● **Exercise instructions**:
Reproduce the top of the data verbatim, through and including the line that contains "rise in outline]".

● **Data provided**:

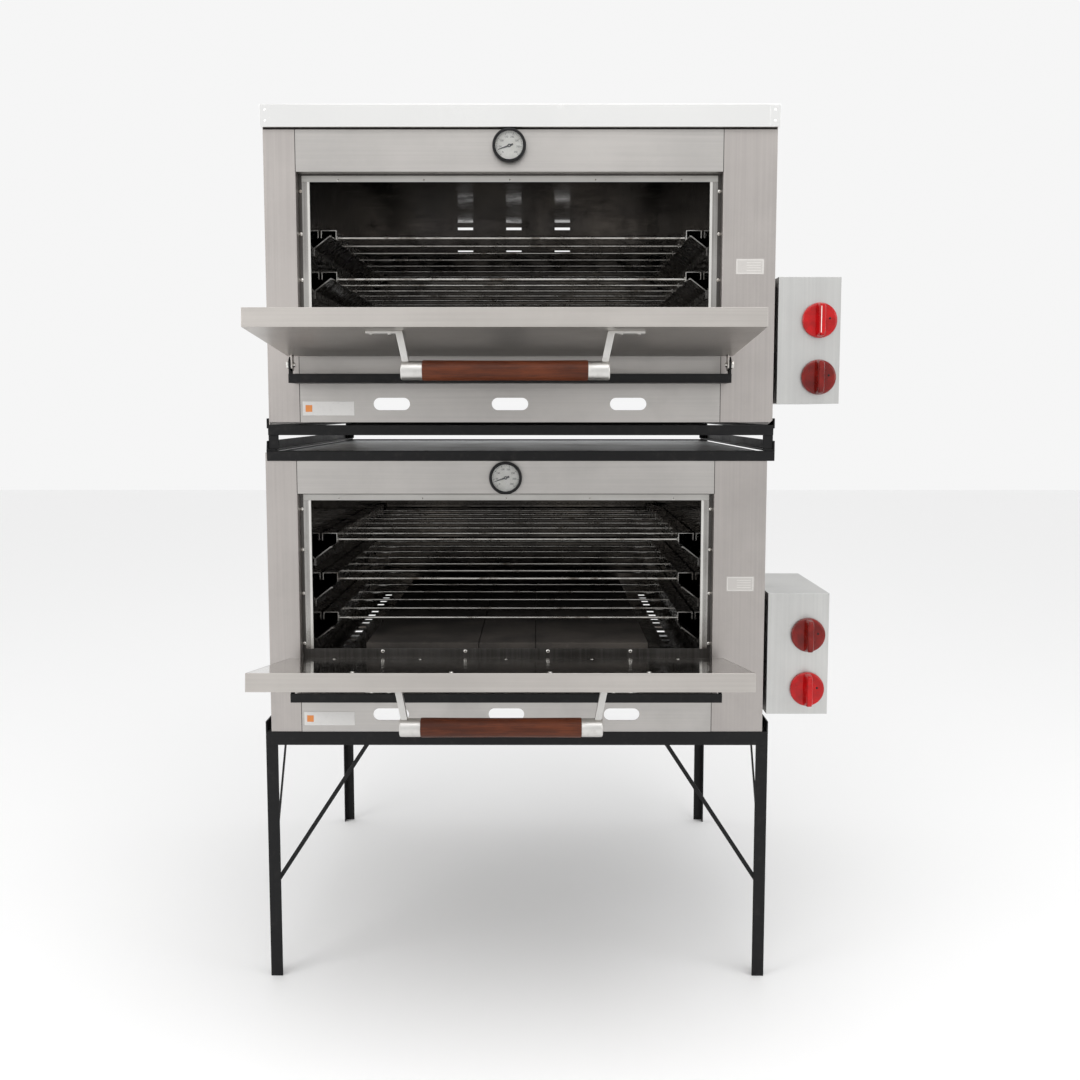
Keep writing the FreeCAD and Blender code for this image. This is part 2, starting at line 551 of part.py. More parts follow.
# guide: a wall flange, a slanting arm and a level ledge, with the rod line of its rack at Z = 0
RAIL_EDGE = "(rail_gap + rail_width)"
GUIDE_TOP = "(rail_rise - rail_inner_lip - guide_gap)"
GUIDE_LOW = f"({GUIDE_TOP} - guide_drop)"
guide_outline = [
    ("0", f"{GUIDE_LOW} - guide_foot"), ("rail_sheet", f"{GUIDE_LOW} - guide_foot"),
    ("rail_sheet", f"{GUIDE_LOW} - rail_sheet"),
    (f"{RAIL_EDGE} - guide_ledge", f"{GUIDE_TOP} - 2 * rail_sheet"),
    (f"{RAIL_EDGE} + guide_lip", f"{GUIDE_TOP} - 2 * rail_sheet"), (f"{RAIL_EDGE} + guide_lip", GUIDE_TOP),
    (f"{RAIL_EDGE} - guide_ledge", GUIDE_TOP), ("0", GUIDE_LOW),
]
rail_outline = [
    ("rail_gap", "rail_rise"), ("rail_gap", "rail_rise - rail_outer_lip"),
    ("rail_gap + rail_sheet", "rail_rise - rail_outer_lip"),
    ("rail_gap + rail_sheet", "rail_rise - rail_sheet"),
    (f"{RAIL_EDGE} - rail_sheet", "rail_rise - rail_sheet"),
    (f"{RAIL_EDGE} - rail_sheet", "rail_rise - rail_inner_lip"),
    (RAIL_EDGE, "rail_rise - rail_inner_lip"), (RAIL_EDGE, "rail_rise"),
]


def on_wall(outline, level):
    return [(f"{INNER_LEFT} + {across}", f"{level} + {rise}") for across, rise in outline]


RACK_START = f"({INNER_FRONT} + rack_front)"
RACK_LENGTH = f"({CHAMBER_DEPTH} - rack_front - rack_back)"
ROD_PITCH = f"(({RACK_LENGTH} - 2 * rod_inset) / (rod_count - 1))"
guides = []
for index in range(sheet.rack_count):
    level = f"(rack_lowest + {index} * rack_pitch)"
    guide = bar("Y", on_wall(guide_outline, level), f"{CHAMBER_DEPTH} - guide_front - guide_back",
                ("0", f"{INNER_FRONT} + guide_front", "0"))
    guides += [guide, mirror(guide, MIDDLE)]
    rail = bar("Y", on_wall(rail_outline, level), RACK_LENGTH, ("0", RACK_START, "0"))
    rods = []
    for step in range(sheet.rod_count):
        start = (f"{INNER_LEFT} + {RAIL_EDGE}", f"{RACK_START} + rod_inset + {step} * {ROD_PITCH}", level)
        rods.append(rod("X", start, "rod_radius", f"{INNER_WIDTH} - 2 * {RAIL_EDGE}"))
    each_deck(f"rack_{index + 1}", [rail, mirror(rail, MIDDLE), *rods])
both_decks("rack_guides", guides)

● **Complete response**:
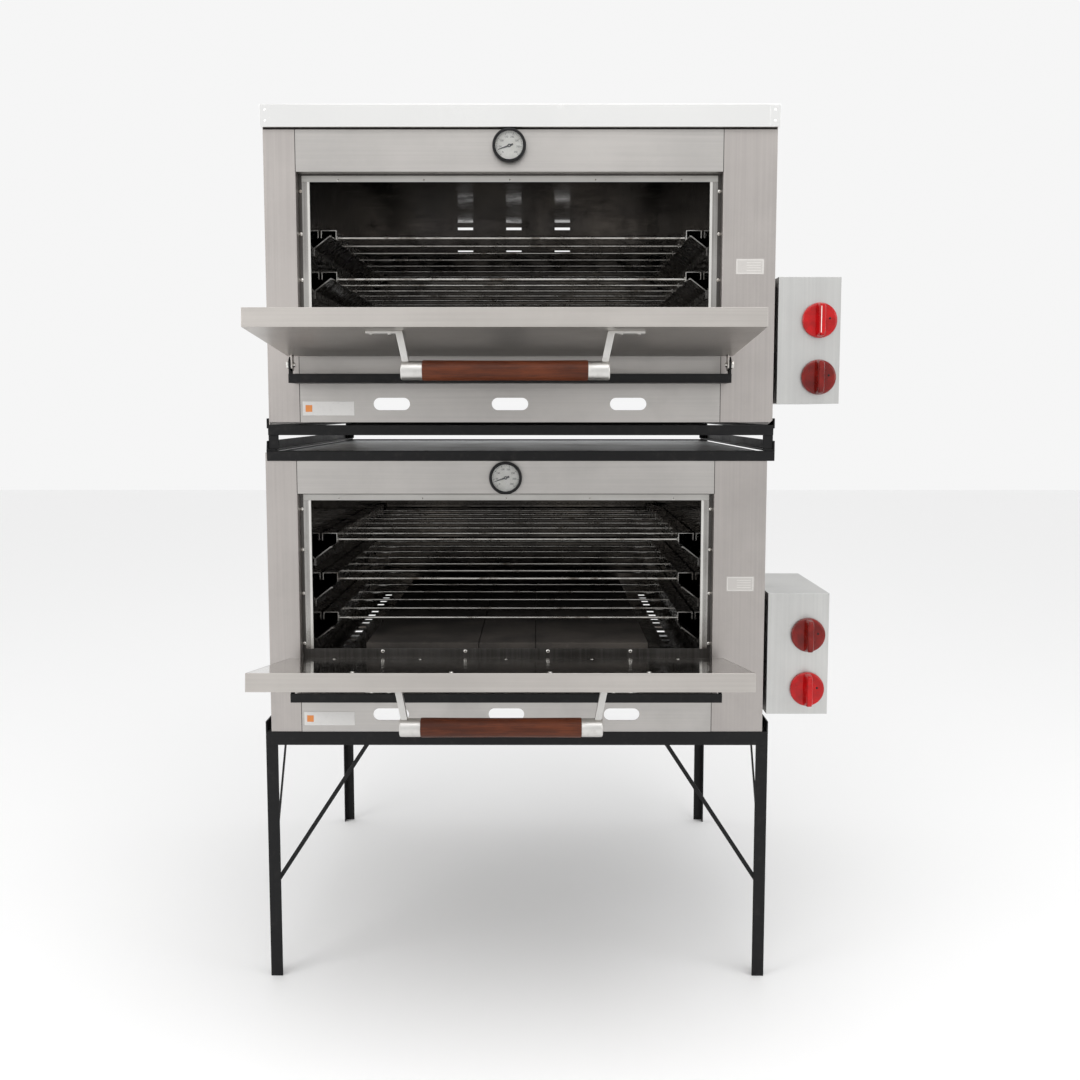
Keep writing the FreeCAD and Blender code for this image. This is part 2, starting at line 551 of part.py. More parts follow.
# guide: a wall flange, a slanting arm and a level ledge, with the rod line of its rack at Z = 0
RAIL_EDGE = "(rail_gap + rail_width)"
GUIDE_TOP = "(rail_rise - rail_inner_lip - guide_gap)"
GUIDE_LOW = f"({GUIDE_TOP} - guide_drop)"
guide_outline = [
    ("0", f"{GUIDE_LOW} - guide_foot"), ("rail_sheet", f"{GUIDE_LOW} - guide_foot"),
    ("rail_sheet", f"{GUIDE_LOW} - rail_sheet"),
    (f"{RAIL_EDGE} - guide_ledge", f"{GUIDE_TOP} - 2 * rail_sheet"),
    (f"{RAIL_EDGE} + guide_lip", f"{GUIDE_TOP} - 2 * rail_sheet"), (f"{RAIL_EDGE} + guide_lip", GUIDE_TOP),
    (f"{RAIL_EDGE} - guide_ledge", GUIDE_TOP), ("0", GUIDE_LOW),
]
rail_outline = [
    ("rail_gap", "rail_rise"), ("rail_gap", "rail_rise - rail_outer_lip"),
    ("rail_gap + rail_sheet", "rail_rise - rail_outer_lip"),
    ("rail_gap + rail_sheet", "rail_rise - rail_sheet"),
    (f"{RAIL_EDGE} - rail_sheet", "rail_rise - rail_sheet"),
    (f"{RAIL_EDGE} - rail_sheet", "rail_rise - rail_inner_lip"),
    (RAIL_EDGE, "rail_rise - rail_inner_lip"), (RAIL_EDGE, "rail_rise"),
]


def on_wall(outline, level):
    return [(f"{INNER_LEFT} + {across}", f"{level} + {rise}") for across, rise in outline]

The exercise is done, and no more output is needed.